— begin Material for this task —

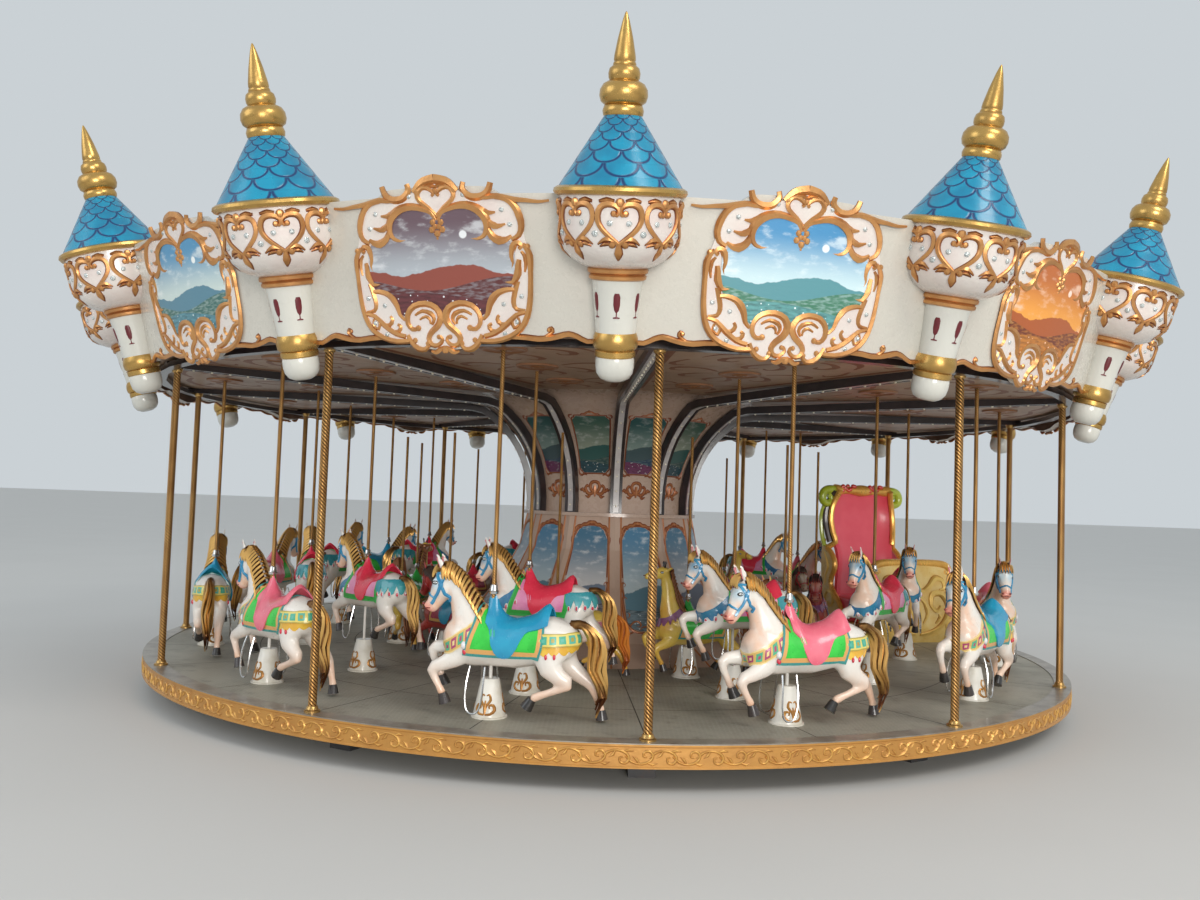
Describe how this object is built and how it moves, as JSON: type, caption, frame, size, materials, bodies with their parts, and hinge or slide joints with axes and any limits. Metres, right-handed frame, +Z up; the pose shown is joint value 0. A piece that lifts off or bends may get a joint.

— end Material for this task —
— begin Material for this task —

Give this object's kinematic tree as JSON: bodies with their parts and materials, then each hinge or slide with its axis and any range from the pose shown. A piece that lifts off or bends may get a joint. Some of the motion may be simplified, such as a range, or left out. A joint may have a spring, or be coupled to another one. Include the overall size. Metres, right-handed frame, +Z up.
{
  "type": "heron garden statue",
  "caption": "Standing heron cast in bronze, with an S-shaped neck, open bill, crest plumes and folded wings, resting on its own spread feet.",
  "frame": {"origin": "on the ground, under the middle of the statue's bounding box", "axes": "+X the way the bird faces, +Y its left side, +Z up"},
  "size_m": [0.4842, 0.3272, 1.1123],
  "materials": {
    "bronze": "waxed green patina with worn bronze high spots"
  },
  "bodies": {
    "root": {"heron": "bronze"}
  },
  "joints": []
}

— end Material for this task —

## Set exercise
Reproduce each line from the records that contains the word "joints".

## Reply to the task
Describe how this object is built and how it moves, as JSON: type, caption, frame, size, materials, bodies with their parts, and hinge or slide joints with axes and any limits. Metres, right-handed frame, +Z up; the pose shown is joint value 0. A piece that lifts off or bends may get a joint.
  "joints": []